Problems were so much easier to solve back in the day. Giphy.com
Problems were so much easier to solve back in the day. Giphy.com

Now for the good stuff. I’m a child of the nineties, and when I think nineties, nothing was cooler than roller blading. And nothing showcased that total nineties awesomeness like 1998’s Brink. I was not a cool child. My nostalgia pick, like Erin’s, also essentially began its own era of film domination. Brink kickstarted what I like to call the Disney inspirational sports movie genre. It follows the story of Andy “Brink” Brinker and his band of Soul Skaters as they enter in blading competition against the supremely lame Team X-bladz and their leader Val.

Even though Brink is an easy target to make fun of, I would argue that there is more drawing back fans than tubular 90s lingo and sick blading action. The cast is decently diverse, even if most of the characters look like they belong in an offshoot of Nsync. The movie also follows through in its various subplots. Andy’s father was recently laid off due to injury. This point not only plays directly into the films plot, but also has its own satisfying resolution outside of the main skating action near the end of the film. If only modern blockbusters could rise to the level presented by Brink.

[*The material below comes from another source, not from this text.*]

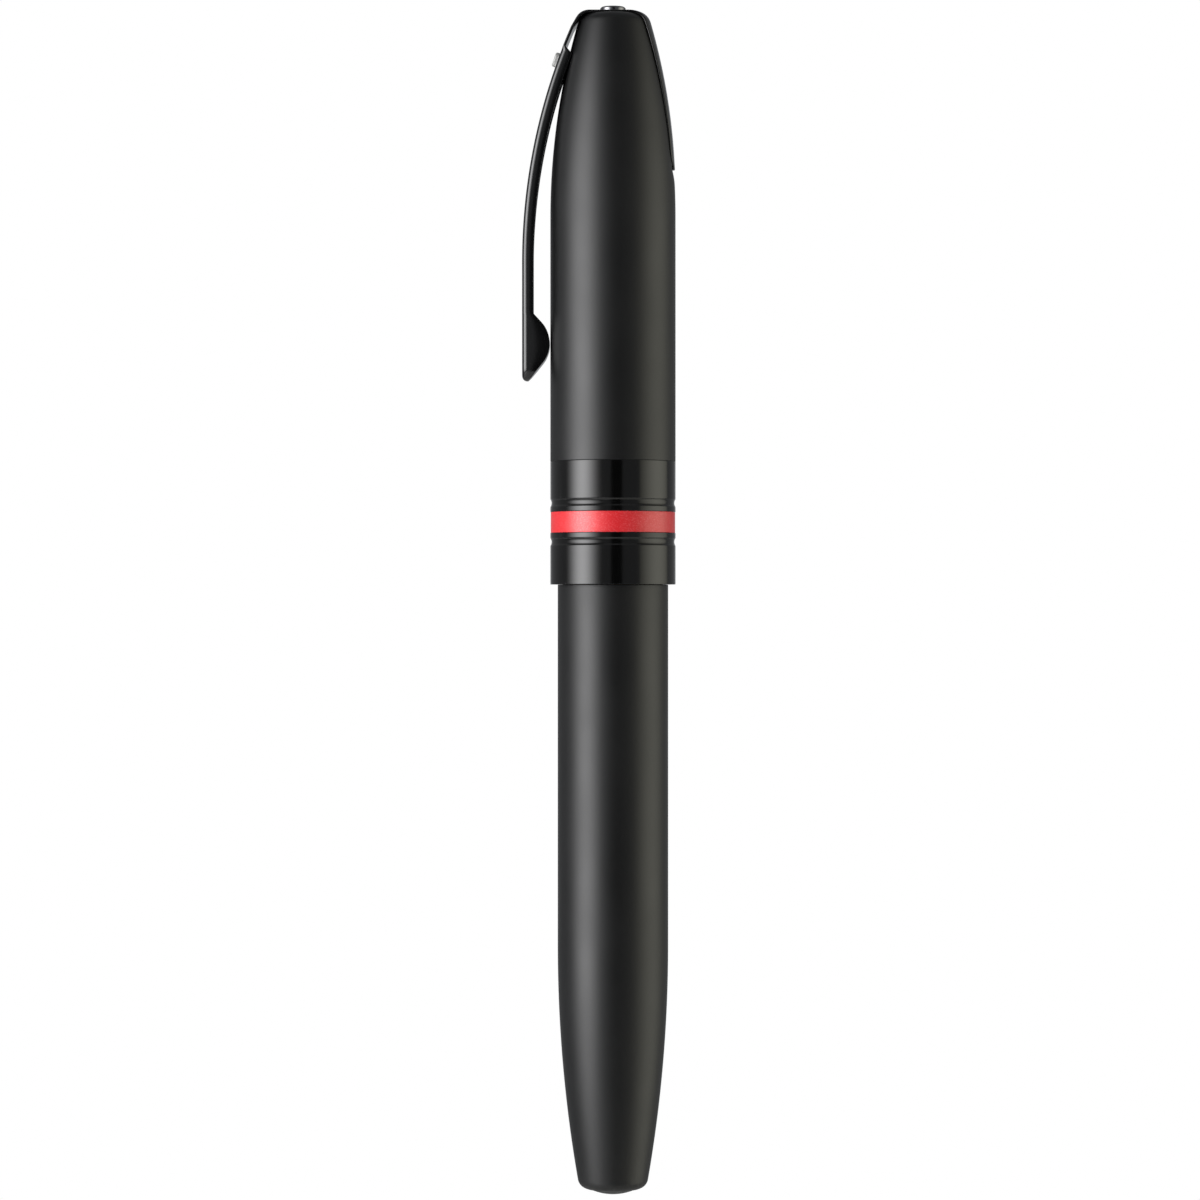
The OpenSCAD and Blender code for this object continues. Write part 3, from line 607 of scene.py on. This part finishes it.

Serious film criticism is always welcome, but it’s OK to like something just because you grew up with it. Sometimes these movies and shows act as vehicles to take us back to an easier time. A time when we weren’t adults and didn’t have crap to do all the time. When you could eat sandwiches with no crust and people wouldn’t look at you weird. We can look for and find new media obsessions all the time. But the ones we can keep going back to are what we can always count on.